The Scottish Government first produced labour productivity statistics in 2014. These have undergone a number of developments since then, including improvements to the timeliness of release and the level of detail available. From May 2017, labour productivity statistics for Scotland are published on a quarterly basis for the whole economy level, with annual breakdowns of productivity by broad industry group. In May 2018, the first estimates were published of the additive decomposition of annual productivity growth by industry, indicating the contribution made to the headline

Business Investment

Business investment is capital investment, by the market sector of the economy, excluding expenditure on dwellings. This includes the activity of private sector businesses and public corporations such as Scottish Water. Business investment is the largest component of total gross fixed capital formation (GFCF), followed by investment in dwellings and government investment, and forms part of the measurement of GDP using the expenditure approach.

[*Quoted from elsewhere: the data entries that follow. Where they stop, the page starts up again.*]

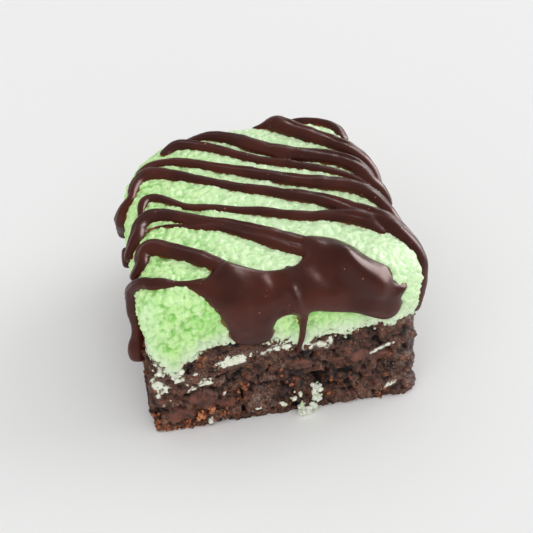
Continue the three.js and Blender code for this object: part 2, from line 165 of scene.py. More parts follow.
# The pool's outline, clockwise from its neck, as x and y plus height: points on the skin seen
# from in front and above
POOL = [
    (4.5, 17), (7.7, 17.2), (11.6, 15.5), (13.4, 14), (15, 12), (16.6, 9.2), (18.5, 7.1), (20, 6),
    (20.8, 3.8), (21.6, 1.5), (23.8, 0.1), (22.9, -2.3), (23, -4.8), (21.9, -6.8), (19.6, -7.4),
    (16, -5.9), (13.2, -4.6), (9.2, -3.7), (5.6, -2.9), (4.5, -3.4), (4.1, -4.8), (3.9, -6.2),
    (3, -6.2), (2.7, -4.6), (2.2, -3.4), (0.8, -2.8), (-1.3, -3.4), (-2.1, -5.2), (-2.2, -7.2),
    (-3.5, -8.7), (-6.5, -8.9), (-9.1, -8.3), (-10.6, -6.4), (-11.2, -4.2), (-12.6, -0.9), (-14.2, 2.3),
    (-16.5, 5.8), (-18, 7.6), (-16, 8.5), (-14.5, 9.1), (-13.2, 10.4), (-12.4, 11.7), (-10, 13.2),
    (-7, 11), (-2.8, 8.9), (2, 9), (4.2, 10.6), (4.8, 12.4),
]

# Ridges and troughs of the pool: from one place to another on its outline's plane, then how much
# thicker or thinner the chocolate is there, and how wide
POOL_FOLDS = [
    ((6, 13.5), (12, 8.5), 0.7, 2.6), ((12, 8.5), (17.6, 1.5), 0.75, 2.4),
    ((1, 3), (2.6, -2.6), 0.6, 1.1), ((8, 6), (14.5, -0.5), -0.5, 2.4),
    ((-10, 9), (-7.4, -3), 0.4, 2.4), ((-2, 6), (-0.4, -0.6), -0.4, 1.6),
]

# Smooth pieces of chocolate cut through in the front face, and hollows: x, height, half width,
# half height and how far they stand out
CHIPS = [
    (-16.2, 7, 2.9, 2, 0.5), (-21, 3.4, 2.8, 1.6, 0.4), (-11.5, 4.6, 2, 1.4, 0.2),
    (3.4, 11.8, 2.2, 1.4, 0.2), (15, 12, 2.2, 1.3, 0.2), (19.6, 11, 2.4, 1.2, 0.1),
    (-24.3, 7, 1.6, 1.2, 0.2),
]
HOLLOWS = [
    (6.2, 7.4, 3.2, 1.5, -2.4), (9.6, 16.4, 0.8, 0.6, -1.2), (18.2, 15.7, 1, 0.5, -1.2),
    (-9.5, 11.6, 1.4, 0.8, -0.9), (-4, 8, 1.6, 0.7, -0.8), (12.3, 8.2, 1.6, 0.7, -0.8),
    (-13, 3.2, 1.3, 0.6, -0.9), (22.4, 8, 1.3, 0.6, -0.7),
]

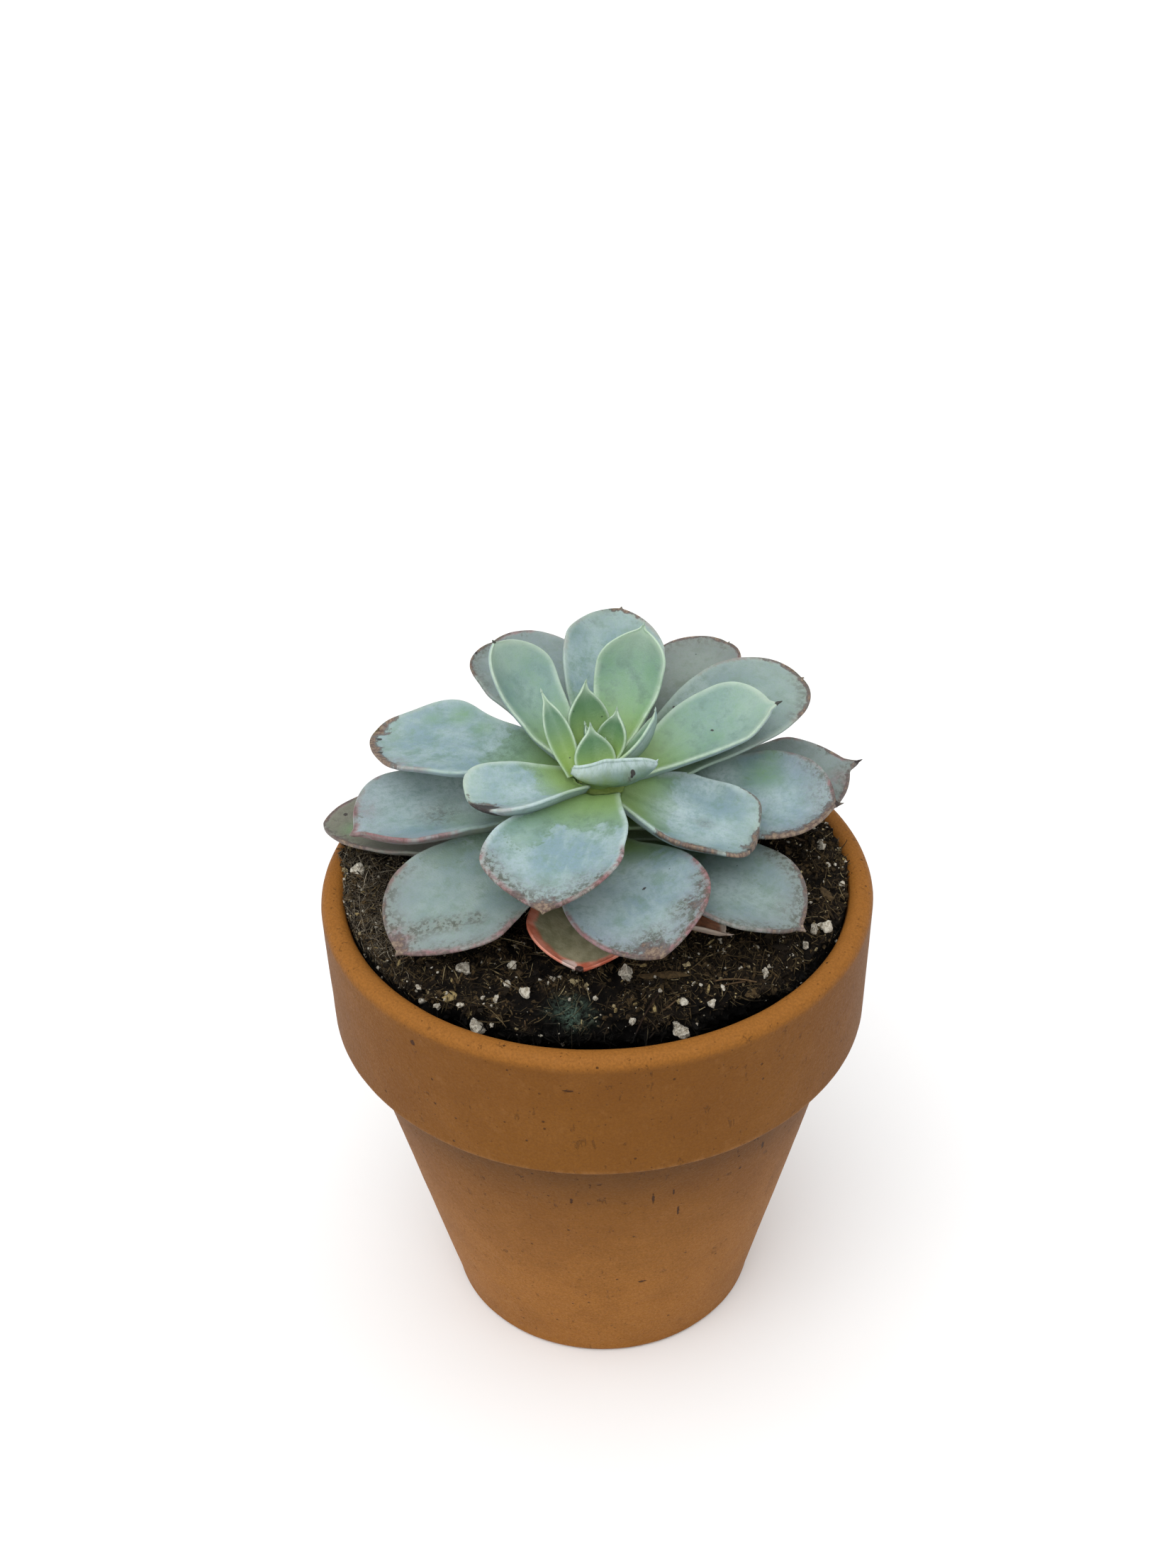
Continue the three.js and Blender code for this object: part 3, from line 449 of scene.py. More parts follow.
def leaf_skin(form, step, seed):
    """Points, faces and values of one leaf: hollowed above, full below, round-edged."""
    length = midline(form, np.array([0.0, 1.0]))[3]
    u = stations(form, length, step)
    tall = u[:, None]
    place, across, face, _ = midline(form, u)
    share = outline(form, u)[:, None]
    half = np.maximum(form["width"] / 2 * share, 0.12)
    slim = 1 - 0.6 * np.clip((tall - 0.55) / 0.45, 0, 1) ** 1.6
    deep = form["thick"] * (0.75 + 0.25 * np.sin(math.pi * tall)) * slim
    edge = np.minimum(LEAF_EDGE / 2, 0.55 * half)
    belly = np.maximum(deep - 2 * edge, 0) * np.clip(share / 0.35, 0, 1)
    full = np.clip(half / 3, 0, 1)

    # Once round the leaf: its upper face, right edge, lower face and left edge.
    flat = np.sin(np.linspace(-1, 1, max(int(form["width"] / step), 12)) * math.pi / 2)
    turn = np.linspace(0, math.pi, 6)[1:-1]
    one, none = np.ones(len(turn)), 0 * flat
    v = np.concatenate([flat, one, flat[::-1], -one])
    arc = np.concatenate([none, turn, none + math.pi, turn + math.pi])
    lower = smooth(0.5, 2.4, turn)
    under = np.concatenate([none, lower, none + 1, lower[::-1]])
    below = under > 0.99
    round_off = np.concatenate([none, np.sin(turn), none, -np.sin(turn)])

    bumps = np.exp(-(((tall - WIDENED_AT) / 0.15) ** 2)) * full
    left, right = (bumps @ form[way] for way in ("left", "right"))
    wider = np.where(v < 0, left[:, None], right[:, None])
    side = (half + wider - edge) * v + edge * round_off
    curled = np.where(v < 0, *form["curl"]) * smooth(0.35, 1.15, np.abs(v))
    height = share * (form["cup"] * v**2 + curled) - edge * (1 - np.cos(arc))
    height -= np.where(below, belly * np.clip(1 - v**2, 0, 1) ** 0.62, 0)

    at = np.stack([side, np.broadcast_to(tall * length, side.shape),
                   np.full(side.shape, seed * 37.0)], -1)
    margin = np.abs(v) ** 3
    swell = rough(at * [1, 0.6, 1], 9, 2, seed) * 0.28 * np.clip(half / 8, 0, 1)
    sway = rough(at * [0.15, 1, 1], 8, 2, seed + 5) * form["wave"] * margin
    crease = np.where(below, 0, -0.22 * np.exp(-((side / 0.9) ** 2)) * smooth(0, 0.3, 1 - tall))
    height = height + (swell + sway + crease) * full
    wander = rough(at * [0.1, 1, 1] + 50, 5, 3, seed + 9) * 0.45 * form["wave"]
    side = side + wander * np.sign(v) * margin * np.clip(half / 4, 0, 1)

    points = place[:, None] + across[:, None] * side[..., None] + face[:, None] * height[..., None]
    rims = {-1: side.min(1), 1: side.max(1)}
    gaps = {way: distance_to(at, rim, u * length) for way, rim in rims.items()}
    values = {"leaf_at": at, "along": tall, "under": under,
              "rim": np.minimum(gaps[-1], gaps[1]) * (1 - round_off**2 * 0.9)}
    for kind in MARKS:
        masks = [mark_at(mark, at, u, length, rims, gaps) for mark in form[kind]]
        values[kind] = np.maximum.reduce([np.zeros(side.shape), *masks])
    for key in ("youth", "blush", "bloom", "shed", "aged"):
        values[key] = form[key]
    for key, value in values.items():
        if key != "leaf_at":
            value = np.broadcast_to(np.asarray(value, float), side.shape)
        values[key] = with_ends(value)
    points, faces = with_ends(points), flipped(skin_faces(len(u), len(v)))
    if form["point"]:
        end = np.searchsorted(u, 0.965) if form["point_at"] else len(u) - 1
        root = place[end] + across[end] * form["point_at"] * half[end]
        axes = (unit(place[-1] - place[-4]), across[-1], face[-1])
        points, faces, values = with_point(form, points, faces, values, root, axes)
    return points, faces, values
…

After work to improve data, estimates of business investment and the other components of GFCF have been published in the Quarterly National Accounts Scotland statistics since November 2016. From November 2017, estimates of annual business investment breakdowns by broad industry group have also been published on an experimental basis, while the date sources and methods remain in development. These developments are very welcome. The Scottish Government, along with the ONS and the other devolved administrations, continue to investigate options for improving the raw data for sub-UK business investment.